Town hall discusses capital planning to enhance academic spaces across campus

Senior university leaders gathered to capture findings of two space studies designed to evaluate current facilities and academic spaces

Buttrick Hall, hosts a number of A&S departments, mainly humanities,  and is where many ethnic studies classes are taught. (Hustler Multimedia)

Buttrick Hall, hosts a number of A&S departments, mainly humanities, and is where many ethnic studies classes are taught. (Hustler Multimedia)

Scarlett Bach

A Mar. 28 town hall, hosted by Provost and Vice Chancellor for Academic Affairs Susan Wente and Vice Chancellor for Administration Eric Kopstain, gathered the community in the Student Life Center to discuss capital planning to revamp academic buildings in the College of Arts and Science’s historic core, as well as modernize science and engineering spaces across campus.

At the event, Wente, Kopstain, along with Dean of Engineering Philippe Fauchet, Dean of Basic Sciences for the School of Medicine Larry Marnett and Dean of the College of Arts and Sciences John Geer, outlined two space studies that have been underway since early 2018. The Provost launched both the Science, Engineering and Research study and the Humanities and Arts and Science Historic Core study to assess the current conditions and capacities of these facilities, and develop a trans-institutional proposal for future improvements.

According to Kopstain, these efforts are in conjunction with FutureVU and the broader academic strategic plan, which address aspects of the university’s evolution over the next 20-30 years.

Kopstain also commented that another driving motivation behind these studies is to foster faculty recruitment and retention.

“Common themes of both studies include providing state of the art research and teaching facilities; leveraging trans-institutional strengths; assessing classroom and teaching lab needs; and providing flexibility and connectivity over the next 5, 10 and 20 years,” Kopstain said.

The findings of these studies are helping the administration and senior university leaders identify opportunities to enhance spaces across campus, providing a platform from which they can take action toward making improvements, Kopstain noted.

Students have also endorsed these efforts, affirming their pertinence and potential value to the community.  

“Throughout my past year here I’ve definitely noticed areas for improvement in terms of the academic facilities on campus,” first-year Sarah Kohn said. “As the university moves forward with these plans to transition to the residential college system, I think it’s important that every aspect of our campus continues to evolve with these developments, and that’s what these studies aim to do.”

First-year Sami Rosenberg echoed Kohn’s sentiments, and expressed optimism with regard to the implications of these plans for the future of the university.

“Vandy is incredible, but of course there is always room for growth,” Rosenberg said. “I can’t wait to see how these plans will continue to expand the opportunities and resources available to us here.”    

Kopstain also highlighted that they are not currently taking action toward implementing these initiatives.
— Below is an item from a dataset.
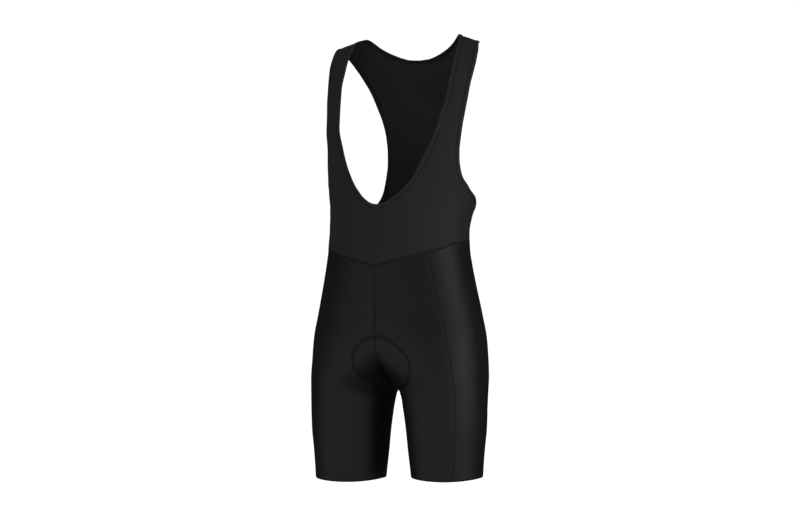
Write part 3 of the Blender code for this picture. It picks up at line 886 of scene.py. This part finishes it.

Rather, through deliberation and planning, and by opening up dialogue, they hope to evaluate priorities, next steps, and explore potential avenues for improvement, he said.

“The resultant plans of these studies will enable our Deans, Provost and leadership to identify thoughtful multi-year plans for space improvements that will have a lasting strategic impact,” Kopstain said. “All of this is inspired by our mission to create and deploy ideas, knowledge and leaders that drive positive change in the world.”